Pick the metrics to run the explore/drilldown analysis on - this can include tags and local metrics.

Group By

This setting is the bread and butter of explore/custom queries and allows drilldowns into user segments. This is used to understand differentiate performance and can be combined with differential impact detection to deeply understand experiment results beyond topline averages.

By default only the top 10 dimension levels with over 100 units per segment are shown in results. The rest are grouped into an OTHER category. This is to prevent aggravated false positive rates and keep statistical analysis rigorous; reach out in slack if this needs adjustment.

Filter

Filters can be used to include/exclude certain cohorts of units in an explore analysis by specifying the property and a filter-set for it.
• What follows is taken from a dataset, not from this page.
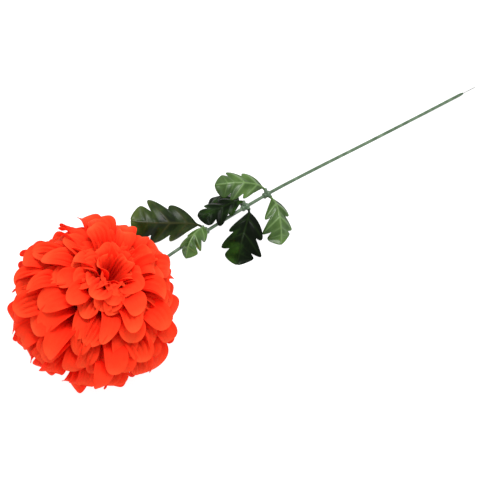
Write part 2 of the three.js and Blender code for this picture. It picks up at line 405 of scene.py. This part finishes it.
# What each petal draws from its disc's seed. Lists are choices, and pairs are ranges.
DISC_SEED = 100
TIP_TURNS = (-9, 6)
TIP_LIFTS = [-6, -4, -2, -1, 1, 3, 6]
SHOULDER_LIFTS = (-5, 4)
WIDTH_SHARES = (0.86, 1.14)
CUPS = [0.25, 0.5, 0.7, 0.9, 1.2]
TWISTS = (-0.45, 0.45)
LEANS = (-9, 9)
RIB_HEIGHTS = [0.2, 0.5, 0.9, 1.6, 2.3]
RUFFLES = (0.2, 1.2)
RUFFLE_WAVES = (1.2, 2.4)


def ball_point(radius, degrees_from_axis):
    angle = math.radians(degrees_from_axis)
    return np.array([radius * math.sin(angle), radius * math.cos(angle)])


def lerp(first, last, share):
    return first + (last - first) * share


def layer_tip_angle(layer):
    return lerp(FIRST_TIP_ANGLE, LAST_TIP_ANGLE, layer / (LAYERS - 1))


def layer_hub(layer):
    radius = min(FIRST_HUB_RADIUS + layer * HUB_RADIUS_STEP, WIDEST_HUB)
    return np.array([radius, lerp(FIRST_HUB_HEIGHT, LAST_HUB_HEIGHT, layer / (LAYERS - 1))])


def petal_count(layer):
    return round(FEWEST_PETALS + EXTRA_PETALS * math.sin(math.radians(layer_tip_angle(layer))))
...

Time Range for Metric Data

This setting filters metric data to a certain date period; e.g., seeing the results for all users on the 3 days from April 10 to April 12. This can be useful to understand blips in data, get a recent cohort if results have changed dramatically, or generally run drill-down analyses.

Filter by Exposure Date

In some cases it is useful to filter to units that entered the experiment on a certain date, or filter those out (e.g. units exposed on Christmas may behave oddly). This option allows users to specify filters based on user exposure date and remove them from analysis.

By switching the mode to Days Since First Exposure, users can also drill down into each cohort's behavior during a certain window post-exposure. This is a great way to understand behaviors observed in the days-since-first-exposure timeline view.

Scheduling

After running a query, it can be scheduled. This query will be run daily after any scheduled pulse load to update the results. Scheduled queries can also be put into the experiment Summary page as part of the experiment writeup and downloadable summary.

Interaction Effect Detection

Explore queries can be used to trigger interaction effect detection analyses to understand if two experiments are interacting in a synergistic or destructive fashion.